What this task involves: Every line below is to be quoted exactly, with nothing added or dropped.

Source excerpt:
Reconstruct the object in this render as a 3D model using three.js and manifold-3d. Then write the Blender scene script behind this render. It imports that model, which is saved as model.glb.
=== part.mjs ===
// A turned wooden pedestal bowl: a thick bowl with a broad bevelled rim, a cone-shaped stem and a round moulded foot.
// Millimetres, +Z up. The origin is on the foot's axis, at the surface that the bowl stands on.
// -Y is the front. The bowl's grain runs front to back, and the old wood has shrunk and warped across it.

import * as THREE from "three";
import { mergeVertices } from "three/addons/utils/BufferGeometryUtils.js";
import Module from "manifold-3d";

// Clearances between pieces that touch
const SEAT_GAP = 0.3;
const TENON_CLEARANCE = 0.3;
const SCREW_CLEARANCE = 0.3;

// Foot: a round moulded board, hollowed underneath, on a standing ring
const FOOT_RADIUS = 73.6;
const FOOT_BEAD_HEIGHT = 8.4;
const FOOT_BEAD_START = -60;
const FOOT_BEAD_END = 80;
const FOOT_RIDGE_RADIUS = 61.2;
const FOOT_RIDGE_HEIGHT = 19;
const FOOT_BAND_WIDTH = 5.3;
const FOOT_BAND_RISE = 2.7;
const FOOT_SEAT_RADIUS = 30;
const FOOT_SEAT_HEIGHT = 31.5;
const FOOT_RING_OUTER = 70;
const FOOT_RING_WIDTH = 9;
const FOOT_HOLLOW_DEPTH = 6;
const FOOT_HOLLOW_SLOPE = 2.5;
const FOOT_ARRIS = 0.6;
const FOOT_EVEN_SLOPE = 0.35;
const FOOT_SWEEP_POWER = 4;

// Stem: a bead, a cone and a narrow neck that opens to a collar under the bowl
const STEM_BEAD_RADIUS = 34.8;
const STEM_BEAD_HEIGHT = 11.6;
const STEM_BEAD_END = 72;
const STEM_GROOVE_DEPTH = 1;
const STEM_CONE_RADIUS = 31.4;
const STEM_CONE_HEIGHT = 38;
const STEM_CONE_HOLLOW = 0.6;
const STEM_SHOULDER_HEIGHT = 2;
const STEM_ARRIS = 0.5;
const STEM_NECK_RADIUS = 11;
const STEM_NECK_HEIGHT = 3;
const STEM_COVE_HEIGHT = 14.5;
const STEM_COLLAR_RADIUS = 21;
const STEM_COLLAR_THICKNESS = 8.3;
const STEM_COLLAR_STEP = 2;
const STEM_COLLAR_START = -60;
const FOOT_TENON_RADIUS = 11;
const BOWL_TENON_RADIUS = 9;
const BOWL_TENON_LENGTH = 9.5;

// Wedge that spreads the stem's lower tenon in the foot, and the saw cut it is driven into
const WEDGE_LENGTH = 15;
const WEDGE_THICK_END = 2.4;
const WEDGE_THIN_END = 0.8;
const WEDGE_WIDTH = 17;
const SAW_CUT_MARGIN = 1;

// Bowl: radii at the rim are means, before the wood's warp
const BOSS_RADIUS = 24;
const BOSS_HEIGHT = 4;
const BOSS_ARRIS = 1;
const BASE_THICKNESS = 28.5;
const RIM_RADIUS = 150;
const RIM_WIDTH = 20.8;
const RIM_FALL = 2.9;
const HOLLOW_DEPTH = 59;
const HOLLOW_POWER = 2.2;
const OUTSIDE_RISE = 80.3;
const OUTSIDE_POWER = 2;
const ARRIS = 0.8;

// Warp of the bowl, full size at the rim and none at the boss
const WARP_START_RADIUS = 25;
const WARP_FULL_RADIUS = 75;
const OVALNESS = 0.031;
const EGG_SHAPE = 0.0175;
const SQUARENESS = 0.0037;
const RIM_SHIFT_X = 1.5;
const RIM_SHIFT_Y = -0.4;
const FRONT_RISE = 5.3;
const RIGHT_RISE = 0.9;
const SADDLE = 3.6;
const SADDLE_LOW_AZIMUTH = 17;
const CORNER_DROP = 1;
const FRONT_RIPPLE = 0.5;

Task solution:
Reconstruct the object in this render as a 3D model using three.js and manifold-3d. Then write the Blender scene script behind this render. It imports that model, which is saved as model.glb.
=== part.mjs ===
// A turned wooden pedestal bowl: a thick bowl with a broad bevelled rim, a cone-shaped stem and a round moulded foot.
// Millimetres, +Z up. The origin is on the foot's axis, at the surface that the bowl stands on.
// -Y is the front. The bowl's grain runs front to back, and the old wood has shrunk and warped across it.

import * as THREE from "three";
import { mergeVertices } from "three/addons/utils/BufferGeometryUtils.js";
import Module from "manifold-3d";

// Clearances between pieces that touch
const SEAT_GAP = 0.3;
const TENON_CLEARANCE = 0.3;
const SCREW_CLEARANCE = 0.3;

// Foot: a round moulded board, hollowed underneath, on a standing ring
const FOOT_RADIUS = 73.6;
const FOOT_BEAD_HEIGHT = 8.4;
const FOOT_BEAD_START = -60;
const FOOT_BEAD_END = 80;
const FOOT_RIDGE_RADIUS = 61.2;
const FOOT_RIDGE_HEIGHT = 19;
const FOOT_BAND_WIDTH = 5.3;
const FOOT_BAND_RISE = 2.7;
const FOOT_SEAT_RADIUS = 30;
const FOOT_SEAT_HEIGHT = 31.5;
const FOOT_RING_OUTER = 70;
const FOOT_RING_WIDTH = 9;
const FOOT_HOLLOW_DEPTH = 6;
const FOOT_HOLLOW_SLOPE = 2.5;
const FOOT_ARRIS = 0.6;
const FOOT_EVEN_SLOPE = 0.35;
const FOOT_SWEEP_POWER = 4;

// Stem: a bead, a cone and a narrow neck that opens to a collar under the bowl
const STEM_BEAD_RADIUS = 34.8;
const STEM_BEAD_HEIGHT = 11.6;
const STEM_BEAD_END = 72;
const STEM_GROOVE_DEPTH = 1;
const STEM_CONE_RADIUS = 31.4;
const STEM_CONE_HEIGHT = 38;
const STEM_CONE_HOLLOW = 0.6;
const STEM_SHOULDER_HEIGHT = 2;
const STEM_ARRIS = 0.5;
const STEM_NECK_RADIUS = 11;
const STEM_NECK_HEIGHT = 3;
const STEM_COVE_HEIGHT = 14.5;
const STEM_COLLAR_RADIUS = 21;
const STEM_COLLAR_THICKNESS = 8.3;
const STEM_COLLAR_STEP = 2;
const STEM_COLLAR_START = -60;
const FOOT_TENON_RADIUS = 11;
const BOWL_TENON_RADIUS = 9;
const BOWL_TENON_LENGTH = 9.5;

// Wedge that spreads the stem's lower tenon in the foot, and the saw cut it is driven into
const WEDGE_LENGTH = 15;
const WEDGE_THICK_END = 2.4;
const WEDGE_THIN_END = 0.8;
const WEDGE_WIDTH = 17;
const SAW_CUT_MARGIN = 1;

// Bowl: radii at the rim are means, before the wood's warp
const BOSS_RADIUS = 24;
const BOSS_HEIGHT = 4;
const BOSS_ARRIS = 1;
const BASE_THICKNESS = 28.5;
const RIM_RADIUS = 150;
const RIM_WIDTH = 20.8;
const RIM_FALL = 2.9;
const HOLLOW_DEPTH = 59;
const HOLLOW_POWER = 2.2;
const OUTSIDE_RISE = 80.3;
const OUTSIDE_POWER = 2;
const ARRIS = 0.8;

// Warp of the bowl, full size at the rim and none at the boss
const WARP_START_RADIUS = 25;
const WARP_FULL_RADIUS = 75;
const OVALNESS = 0.031;
const EGG_SHAPE = 0.0175;
const SQUARENESS = 0.0037;
const RIM_SHIFT_X = 1.5;
const RIM_SHIFT_Y = -0.4;
const FRONT_RISE = 5.3;
const RIGHT_RISE = 0.9;
const SADDLE = 3.6;
const SADDLE_LOW_AZIMUTH = 17;
const CORNER_DROP = 1;
const FRONT_RIPPLE = 0.5;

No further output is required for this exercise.